Eastcastle Street, W1D

Eastcastle Street belongs historically to two freehold estates: the Cavendish–Harley or Portland estate west of Wells Street, and the Berners estate to its east. Some forty years separate the two phases of its development, as the former properties were built up from the 1720s, the latter not until the 1760s. Today that difference counts for little, as all the early buildings have gone.

William Thomas, steward of the Marylebone estate had a difficult job in the 1720s and 1730s. The local streets were being built and he had many issues with their builders. He had further problems with more noble personages in the form of the Duke of Chandos who had to be rebuked about the location of his sewers, as well as about a smelly dunghill on his land north of Cavendish Square.

He wrote of his exasperation with managing the estate and one of his main antagonist was William Long who was extracting gravel north of Oxford Street. Long stubbornly kept his pit going and opposed all development. Only in the late 1730s did the end of Eastcastle Street get laid out over the former gravel works.

On the Cavendish–Harley portion, building started around 1721, scarcely later than at the west end of Castle Street near Cavendish Square. From that date the old Adam and Eve alehouse close to Wells Street and its long garden down to Oxford Street were being cut up and replaced with houses by John Blackman, bricklayer, and others, with houses on both sides of the frontage and smaller ones down the west side of Adam and Eve Court.

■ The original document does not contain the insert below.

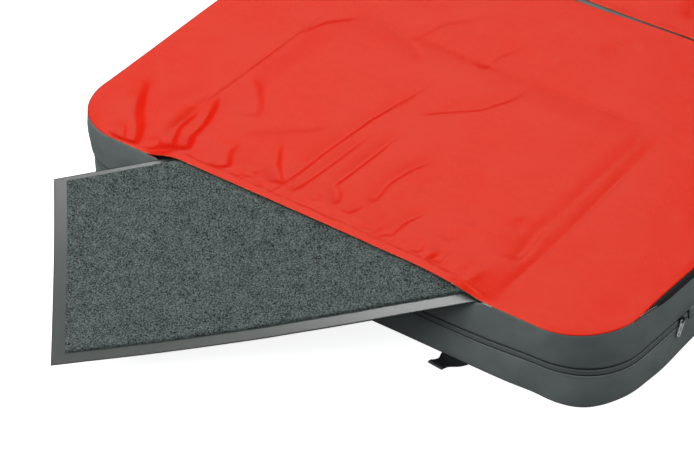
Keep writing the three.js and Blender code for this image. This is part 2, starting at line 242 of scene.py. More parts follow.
class Nodes:
    """A material's node tree, with short calls that make a node and link its inputs."""

    def __init__(self, name):
        self.material = bpy.data.materials.new(name)
        self.material.use_nodes = True
        self.tree = self.material.node_tree
        self.shader = self.tree.nodes["Principled BSDF"]

    def add(self, kind, settings=(), **inputs):
        made = self.tree.nodes.new(kind)
        for key, value in dict(settings).items():
            setattr(made, key, value)
        for key, value in inputs.items():
            self.feed(made.inputs[key.replace("_", " ")], value)
        return made

    def feed(self, socket, value):
        if isinstance(value, bpy.types.NodeSocket):
            self.tree.links.new(value, socket)
        else:
            socket.default_value = value

    def coords(self, kind="Object"):
        return self.add("ShaderNodeTexCoord").outputs[kind]

    def noise(self, vector, scale, detail=3.0, roughness=0.55):
        made = self.add("ShaderNodeTexNoise", Vector=vector, Scale=scale, Detail=detail, Roughness=roughness)
        return made.outputs["Fac"]

    def math(self, operation, a, b=0.5, c=0.5):
        made = self.add("ShaderNodeMath", {"operation": operation})
        for socket, value in zip(made.inputs, (a, b, c)):
            self.feed(socket, value)
        return made.outputs[0]

    def remap(self, value, low, high, to_low=0.0, to_high=1.0):
        made = self.add("ShaderNodeMapRange", Value=value)
        for socket, number in zip(list(made.inputs)[1:5], (low, high, to_low, to_high)):
            socket.default_value = number
        return made.outputs[0]

    def mix(self, fac, a, b):
        made = self.add("ShaderNodeMix", {"data_type": "RGBA"})
        for socket, value in zip((made.inputs[0], made.inputs[6], made.inputs[7]), (fac, a, b)):
            self.feed(socket, value)
        return made.outputs[2]

    def threads(self, vector, pitch):
        """Plain weave: two crossed sets of threads, `pitch` metres apart, as a height from 0 to 1."""
        scale = 2 * math.pi / (20 * pitch)
        warp, weft = (
            self.add("ShaderNodeTexWave", {"bands_direction": way}, Vector=vector, Scale=scale,
                     Distortion=0.0)
            for way in ("X", "Y")
        )
        return self.math("MAXIMUM", warp.outputs["Fac"], weft.outputs["Fac"])

    def bump(self, height, distance, strength=1.0, normal=None):
        made = self.add("ShaderNodeBump", Height=height, Distance=distance, Strength=strength)
        if normal is not None:
            self.feed(made.inputs["Normal"], normal)
        return made.outputs["Normal"]

    def finish(self, color, roughness, normal=None, **constants):
        self.feed(self.shader.inputs["Base Color"], color)
        self.feed(self.shader.inputs["Roughness"], roughness)
        if normal is not None:
            self.feed(self.shader.inputs["Normal"], normal)
        for key, value in constants.items():
            self.shader.inputs[key.replace("_", " ")].default_value = value
        return self.material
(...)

Along the north side, where the plot-sizes are still recognisable, building had reached westwards from Wells Street up to the present No. 27 by about 1727. The remaining frontage up to Great Titchfield Street and Oxford Market could not be addressed until a dispute was settled between the Cavendish–Harley authorities and the brewer William Long, whose lease of 1695 covered the land over which this part of Castle Street was to run. That happened in 1737, when Long acquired a new lease and arranged with Francis Tredgold, carpenter, to develop both sides of the street. Rocque’s 1740s map suggests that it may have been Long’s and Tredgold’s intention to prolong Winsley Street northwards from Castle Street as far as Margaret Street, but if that was ever considered it was soon abandoned, allowing the northern frontage of the street to join up with the earlier portion.

Entrances to mews or yards gave access to Berners Mews and Castle Court (later united with Wells Mews) on the north side, and to Newman Mews and Castle Mews on the south.

Street directories show a mixed array of trades all along Castle Street East in the 1820s–40s, with tailors and dressmakers represented but far from dominant. One of the largest concerns belonged to William Leader, a coachmaker, who owned two separate premises behind the south side, and in 1822 was in treaty with Marylebone Vestry and the Portland authorities to sell part of his ground for a church site, but like similar initiatives of the time it came to nothing.

There were two pubs on the north side, the White Horse at No. 21 and the Marquis of Granby at 33, and two on the south, the Princess Victoria and the Berwick Arms, at Nos 60 and 69 respectively.32 The Princess Victoria took its name from the Princess’s Theatre, which had been formed in 1835 out of the unsuccessful Queen’s Bazaar behind Oxford Street and included a small hall at the back accessible from Castle Street East. The theatre came to dominate the whole south side block between Winsley Street and Adam and Eve Court.